After the fifth or sixth time one of the mockers chased off a group of waxwings within seconds of them landing in the dahoon, my blood was boiling. How dare they? I tried a little playback of a variety of northern mockingbird vocalizations thinking that might distract them somewhat from the holly and allow the waxwings to sneak in and feed. No dice. They paid no attention to any form of playback. Based on that one piece of empirical evidence, I conclude that playback has no adverse effects on breeding passerines whatsoever. Insert sarcasm emoticon here.

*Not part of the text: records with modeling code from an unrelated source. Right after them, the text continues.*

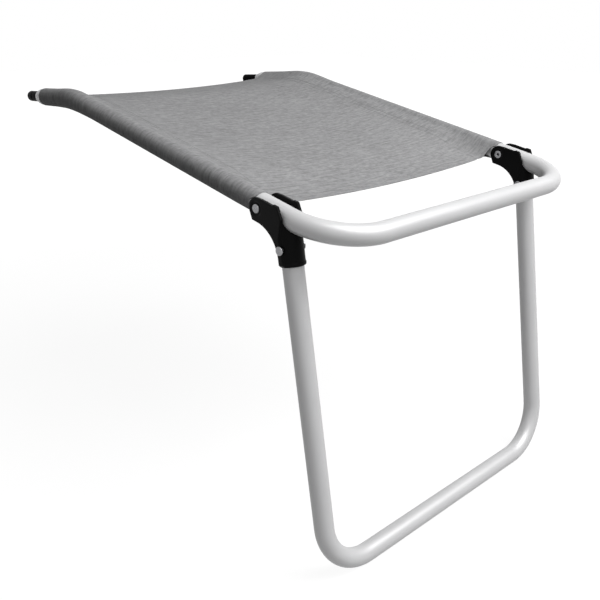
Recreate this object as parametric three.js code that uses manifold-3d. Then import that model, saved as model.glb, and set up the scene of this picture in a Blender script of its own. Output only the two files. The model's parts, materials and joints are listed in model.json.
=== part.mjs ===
// Clip-on footrest for a folding camp chair, in millimetres.
// +X runs across, +Y runs back towards the chair, +Z is up. The origin is midway between the mouths of the
// two rear tube ends, which the chair's seat tubes take.
import * as THREE from "three";
import { mergeVertices } from "three/addons/utils/BufferGeometryUtils.js";
import Module from "manifold-3d";

const wasm = await Module();
wasm.setup();

// Clearances and how finely round shapes are drawn
const fitGap = 0.3;
const overrun = 20;
const weldDistance = 0.001;
const tubeSides = 24;
const roundSides = 24;
const smallRoundSides = 16;

// Frame tube: front bar, two corners, two rails, two rear bends and two tails
const tubeRadius = 11;
const tubeWall = 1.5;
const railSpacing = 410;
const cornerRadius = 62;
const railRun = 467;
const railPitch = THREE.MathUtils.degToRad(10);
const rearBendRadius = 230;
const rearBendAngle = THREE.MathUtils.degToRad(13.8);
const rearBendLean = THREE.MathUtils.degToRad(11.3);
const tailLength = 87;
const taperLength = 12;
const mouthRadius = 8.4;
const cornerSteps = 9;
const rearBendSteps = 4;

// Leg: where its axis crosses the rail, how it leans, and its run down to the foot bar
const pivotFromBar = 99.5;
const legAheadOfPivot = 30;
const legLean = THREE.MathUtils.degToRad(19.6);
const legRun = 397;
const legCornerRadius = 60;
const legTopFromRail = 18.4;
const foldAngle = THREE.MathUtils.degToRad(105);
const foldMargin = THREE.MathUtils.degToRad(2);

// Hinge bracket: two ears that straddle the rail, a socket for the leg and a saddle under the rail
const earThickness = 3.5;
const lobeRadius = 11;
const heelBehindPivot = 4.5;
const heelDrop = 13.2;
const kneeRadius = 37;
const earTop = 11.5;
const nibRise = 1.2;
const nibLength = 6;
const earFront = 29;
const earShoulder = 7.5;
const earShoulderDrop = 10.7;
const earFrontDrop = 18;
const padBehindLeg = 4.3;
const padAheadOfLeg = 3;
const padEndAboveSocketEnd = 2;
const socketWall = 1.7;
const socketEnd = 47.3;
const collarHeight = 3.6;
const collarRise = 0.5;
const collarRound = 1.4;
const recessRadius = 7.6;
const recessDepth = 0.6;

// Rivets and bushes
const shankRadius = 3;
const headRadius = 5;
const headHeight = 2.7;
const headEdge = 0.5;
const rolledRadius = 4.9;
const rolledHeight = 1.6;
const rolledBoreRadius = 1.7;
const rolledBoreDepth = 6;
const legRivetFromRail = 30.1;
const bushWall = 1.2;

// End plugs
const plugRadius = 7.2;
const plugLength = 36;
const plugTipRadius = 4.2;
const plugTipRound = 3;
const plugGrooveDepth = 0.7;
const plugGrooveWidth = 3;
const plugGrooveFromTip = 15;
const plugStemBeyondTaper = 18;
const plugCollarLength = 6;

// Sling: a sheet with a pocket round each rail
const clothThickness = 0.9;
const pocketSlack = 0.5;
const tailPocketSlack = 0.9;
const slingBehindPivot = 16.5;
const slingFromMouth = 13;
const frontEdgeDrop = 6;
const rearEdgeDrop = 3;
const frontSag = 9;
const rearSag = 3;
const pocketSides = 18;
const sheetSteps = 9;
const straightStations = 5;
const tailStations = 2;

const aluminium = { color: 0xd9dadb, roughness: 0.34, metalness: 0.85 };
const blackPlastic = { color: 0x1b1b1c, roughness: 0.5, metalness: 0 };
const rivetSteel = { color: 0xb9babc, roughness: 0.25, metalness: 1 };
const naturalPlastic = { color: 0xd8d6cf, roughness: 0.55, metalness: 0 };
const greyTextile = { color: 0x8d8e90, roughness: 0.9, metalness: 0 };

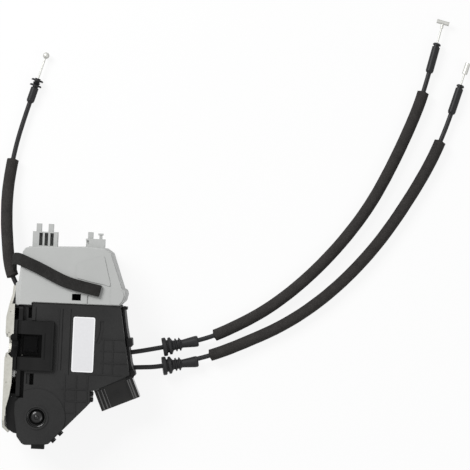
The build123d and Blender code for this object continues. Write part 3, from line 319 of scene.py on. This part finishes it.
CABLES = {}
for cable, line in (("inside", INSIDE_LINE), ("lock", LOCK_LINE), ("outside", OUTSIDE_LINE)):
    curve = route(f"{cable}_route", line)
    points = line_of(curve)
    sheath = sheath_tube(f"{cable}_cable", points)
    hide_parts(f"{cable}_sheath")
    CABLES[cable] = (curve, points, sheath)

# The table that the latch lies on. Its top runs into the white of the background, and keeps
# only a faint shadow.
TABLE_HALF = 3.0
TABLE_GAP = 0.0002
TABLE_WHITE = (0.8, 0.8, 0.8, 1.0)
SHADOW_WASH = 0.88


def rays(tree, *kinds):
    """A signal that is 1 for light rays of these kinds and 0 for the rest."""
    met = tree.node("ShaderNodeLightPath", output=f"Is {kinds[0]} Ray")
    for kind in kinds[1:]:
        met = met.larger(tree.node("ShaderNodeLightPath", output=f"Is {kind} Ray"))
    return met


table_finish = Finish("white_table", Roughness=0.9, Base_Color=TABLE_WHITE)
wash = rays(table_finish, "Camera", "Glossy") * SHADOW_WASH
shaded = Signal(table_finish, table_finish.shader.outputs[0])
glow = table_finish.node("ShaderNodeEmission", {}, {"Strength": 1.0})
washed = table_finish.node("ShaderNodeMixShader", {}, {0: wash, 1: shaded, 2: glow})
table_finish.feed(table_finish.tree.nodes["Material Output"].inputs["Surface"], washed)

table_top = cad_box[0].z - TABLE_GAP
corners = [
    (x * TABLE_HALF, y * TABLE_HALF, table_top) for x, y in ((-1, -1), (1, -1), (1, 1), (-1, 1))
]
table_mesh = bpy.data.meshes.new("table")
table_mesh.from_pydata(corners, [], [(0, 1, 2, 3)])
table_mesh.materials.append(table_finish.material)
shown("table", table_mesh)

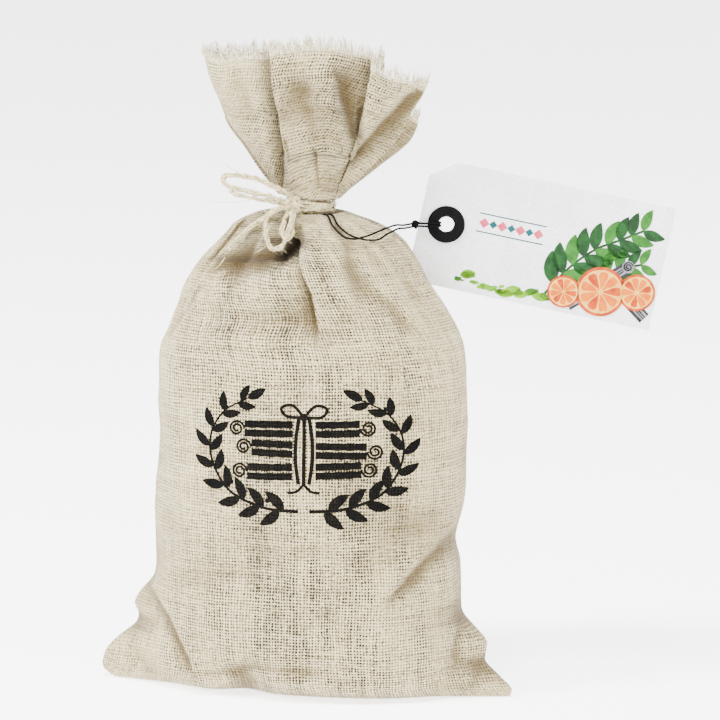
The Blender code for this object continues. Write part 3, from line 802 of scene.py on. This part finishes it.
def make_card(finish):
    length, height, thick = TAG_SIZE
    along, across = TAG_CLIP
    left, right, top = -TAG_HOLE_FROM_END, length - TAG_HOLE_FROM_END, height / 2
    outline = [
        (left + along, -top),
        (right, -top),
        (right, top),
        (left + along, top),
        (left, top - across),
        (left, across - top),
    ]
    mesh = bmesh.new()
    hole = RING_RADII[0] + 0.8
    edges = []
    for ring in (outline, [(hole * math.cos(a * math.pi / 32), hole * math.sin(a * math.pi / 32)) for a in range(64)]):
        corners = [mesh.verts.new((x, y, thick / 2)) for x, y in ring]
        edges += [mesh.edges.new((corners[k], corners[(k + 1) % len(corners)])) for k in range(len(corners))]
    bmesh.ops.triangle_fill(mesh, edges=edges, use_beauty=True)
    grown = bmesh.ops.extrude_face_region(mesh, geom=list(mesh.faces))
    moved = [g for g in grown["geom"] if isinstance(g, bmesh.types.BMVert)]
    bmesh.ops.translate(mesh, vec=(0, 0, -thick), verts=moved)
    bmesh.ops.recalc_face_normals(mesh, faces=mesh.faces)
    bmesh.ops.transform(mesh, matrix=Matrix.Scale(MM, 4) @ tag_frame(), verts=mesh.verts)
    data = bpy.data.meshes.new("paper_tag")
    mesh.to_mesh(data)
    mesh.free()
    card = bpy.data.objects.new("paper_tag", data)
    bpy.context.scene.collection.objects.link(card)
    data.materials.append(finish)
    return card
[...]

But eventually I was able to photograph a couple of feeding forays, and the waxwings were still around when I had to leave around 4:30; in the end it was all good. My animosity for the mockers disappeared entirely. Well almost. They are pretty bad-ass little bullies sometimes, particularly towards birds smaller than them. That’s a behavior I have trouble getting behind. I think Atticus Finch was slightly underinformed when he told Scout that mockingbirds don’t do anything but make pretty music for us to listen to all day. They kick serious ass at times.
This morning brought a new perspective on the mockingbirds. Although there were several big clusters of fruit still on the dahoon yesterday when I left the waxwings, by 9:00 this morning it had been picked clean. The efforts of the mockingbirds to thwart the waxwings didn’t amount to much. The persistence and patience of the waxwings won the day. So my new and enlightened view of the mockingbirds is this: had they not kept the waxwings at bay for a couple of weeks, the dahoon would have been stripped bare long ago, probably at a time when I wasn’t around to see or shoot it. The mockingbirds were actually ackling for me in a way – they prolonged the presence of the waxwings long enough that I was ultimately able sneak a few shots. Thanks, NOMOs. I take back all that nasty shit I said about you.